I’m glad he’s decided that I’m worth more than ten cents to him. The past four years, the best years, even with (gestures broadly) all this, have been life-changing. I was not a kid who always saw myself being a mother. But he is here, his brother is here, on the ever-weirdening journey that 21st-century life is and has been. I take pictures of them, try to capture their spirits, their presence, their eyes and the way they look at and through me. I come up short. I worry I will always come up short. But all they really want in those moments is me, my body to curl into and my responses to the third “School bus!” sighting as we commute together in the mornings, my preparation of the umpteenth cream cheese sandwich for school lunch. I can be here in the little ways, the moments instead of the years.

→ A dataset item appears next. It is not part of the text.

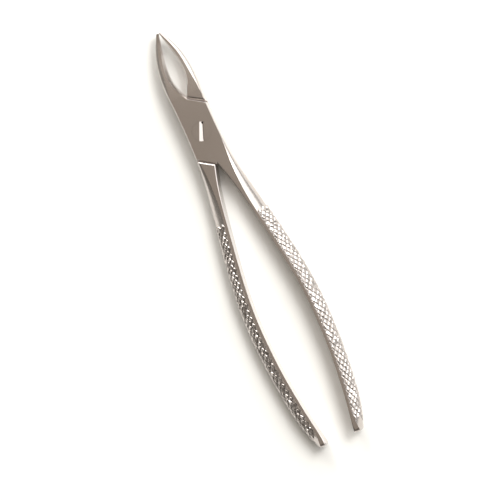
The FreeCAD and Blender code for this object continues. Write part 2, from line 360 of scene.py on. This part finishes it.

I didn’t feel so maudlin when my other son turned one last week. It almost snuck up on me. They are different kids, and I’m still figuring him out. But of course, they’re both mysteries. They have so much growing up to do. Even though it can feel hard, I am thankful to be in these baby and toddler days, when they want so much to be carried, to be held, to be close—even to be in my bed when they should be in theirs. I think I will miss that when it’s gone.